§ **STATED TASK**
Output the data that follows exactly, line for line.
────────
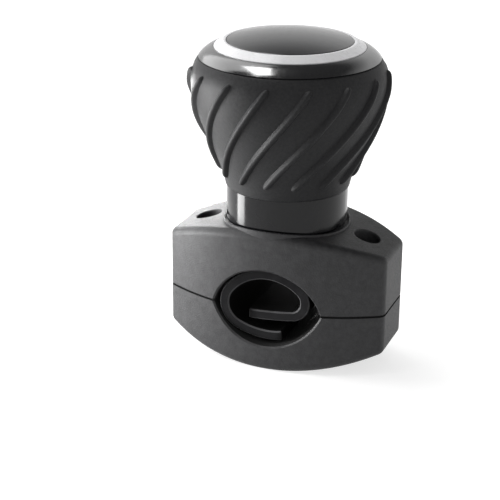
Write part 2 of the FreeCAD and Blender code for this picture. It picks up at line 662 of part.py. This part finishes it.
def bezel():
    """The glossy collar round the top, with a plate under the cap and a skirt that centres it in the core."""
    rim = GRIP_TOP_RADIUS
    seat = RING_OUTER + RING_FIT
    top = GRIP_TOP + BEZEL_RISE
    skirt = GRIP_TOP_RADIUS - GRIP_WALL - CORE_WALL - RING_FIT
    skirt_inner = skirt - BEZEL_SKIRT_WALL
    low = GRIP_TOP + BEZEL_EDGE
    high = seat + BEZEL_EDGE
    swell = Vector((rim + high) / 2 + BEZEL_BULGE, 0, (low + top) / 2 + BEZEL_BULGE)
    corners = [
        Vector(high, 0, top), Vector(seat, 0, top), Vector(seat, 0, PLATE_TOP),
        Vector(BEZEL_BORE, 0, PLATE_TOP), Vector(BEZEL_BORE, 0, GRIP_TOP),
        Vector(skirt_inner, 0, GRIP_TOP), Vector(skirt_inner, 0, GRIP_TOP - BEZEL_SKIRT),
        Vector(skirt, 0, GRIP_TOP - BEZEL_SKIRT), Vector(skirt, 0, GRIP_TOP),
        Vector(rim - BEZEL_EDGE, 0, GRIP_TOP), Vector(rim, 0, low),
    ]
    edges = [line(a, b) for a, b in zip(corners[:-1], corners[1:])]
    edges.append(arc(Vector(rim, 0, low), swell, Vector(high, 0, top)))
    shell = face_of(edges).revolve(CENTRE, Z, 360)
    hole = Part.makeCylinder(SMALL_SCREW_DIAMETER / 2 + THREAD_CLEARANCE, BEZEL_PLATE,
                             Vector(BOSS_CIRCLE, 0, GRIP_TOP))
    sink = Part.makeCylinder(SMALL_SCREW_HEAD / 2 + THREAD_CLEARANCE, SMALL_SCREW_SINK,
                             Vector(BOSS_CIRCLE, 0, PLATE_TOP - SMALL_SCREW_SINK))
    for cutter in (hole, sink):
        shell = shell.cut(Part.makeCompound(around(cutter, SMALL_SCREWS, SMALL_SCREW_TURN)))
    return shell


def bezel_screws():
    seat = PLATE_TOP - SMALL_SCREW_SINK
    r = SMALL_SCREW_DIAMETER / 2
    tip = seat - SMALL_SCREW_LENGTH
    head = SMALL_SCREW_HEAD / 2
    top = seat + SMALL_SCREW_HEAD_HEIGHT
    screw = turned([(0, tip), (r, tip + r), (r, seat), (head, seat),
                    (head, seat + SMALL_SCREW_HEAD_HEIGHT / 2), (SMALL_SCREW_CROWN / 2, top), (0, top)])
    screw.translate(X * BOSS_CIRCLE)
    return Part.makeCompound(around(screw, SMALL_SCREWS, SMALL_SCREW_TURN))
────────
§ **ANSWER FOR THE TASK**
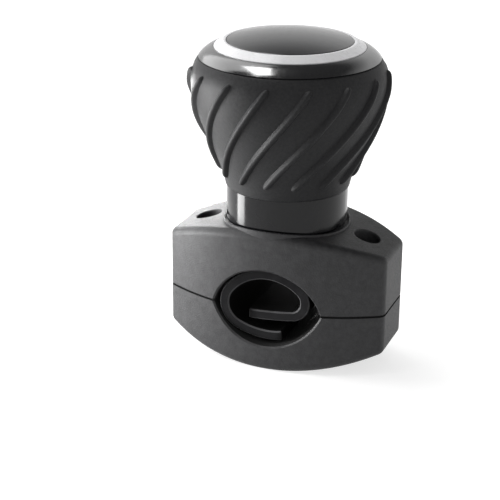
Write part 2 of the FreeCAD and Blender code for this picture. It picks up at line 662 of part.py. This part finishes it.
def bezel():
    """The glossy collar round the top, with a plate under the cap and a skirt that centres it in the core."""
    rim = GRIP_TOP_RADIUS
    seat = RING_OUTER + RING_FIT
    top = GRIP_TOP + BEZEL_RISE
    skirt = GRIP_TOP_RADIUS - GRIP_WALL - CORE_WALL - RING_FIT
    skirt_inner = skirt - BEZEL_SKIRT_WALL
    low = GRIP_TOP + BEZEL_EDGE
    high = seat + BEZEL_EDGE
    swell = Vector((rim + high) / 2 + BEZEL_BULGE, 0, (low + top) / 2 + BEZEL_BULGE)
    corners = [
        Vector(high, 0, top), Vector(seat, 0, top), Vector(seat, 0, PLATE_TOP),
        Vector(BEZEL_BORE, 0, PLATE_TOP), Vector(BEZEL_BORE, 0, GRIP_TOP),
        Vector(skirt_inner, 0, GRIP_TOP), Vector(skirt_inner, 0, GRIP_TOP - BEZEL_SKIRT),
        Vector(skirt, 0, GRIP_TOP - BEZEL_SKIRT), Vector(skirt, 0, GRIP_TOP),
        Vector(rim - BEZEL_EDGE, 0, GRIP_TOP), Vector(rim, 0, low),
    ]
    edges = [line(a, b) for a, b in zip(corners[:-1], corners[1:])]
    edges.append(arc(Vector(rim, 0, low), swell, Vector(high, 0, top)))
    shell = face_of(edges).revolve(CENTRE, Z, 360)
    hole = Part.makeCylinder(SMALL_SCREW_DIAMETER / 2 + THREAD_CLEARANCE, BEZEL_PLATE,
                             Vector(BOSS_CIRCLE, 0, GRIP_TOP))
    sink = Part.makeCylinder(SMALL_SCREW_HEAD / 2 + THREAD_CLEARANCE, SMALL_SCREW_SINK,
                             Vector(BOSS_CIRCLE, 0, PLATE_TOP - SMALL_SCREW_SINK))
    for cutter in (hole, sink):
        shell = shell.cut(Part.makeCompound(around(cutter, SMALL_SCREWS, SMALL_SCREW_TURN)))
    return shell


def bezel_screws():
    seat = PLATE_TOP - SMALL_SCREW_SINK
    r = SMALL_SCREW_DIAMETER / 2
    tip = seat - SMALL_SCREW_LENGTH
    head = SMALL_SCREW_HEAD / 2
    top = seat + SMALL_SCREW_HEAD_HEIGHT
    screw = turned([(0, tip), (r, tip + r), (r, seat), (head, seat),
                    (head, seat + SMALL_SCREW_HEAD_HEIGHT / 2), (SMALL_SCREW_CROWN / 2, top), (0, top)])
    screw.translate(X * BOSS_CIRCLE)
    return Part.makeCompound(around(screw, SMALL_SCREWS, SMALL_SCREW_TURN))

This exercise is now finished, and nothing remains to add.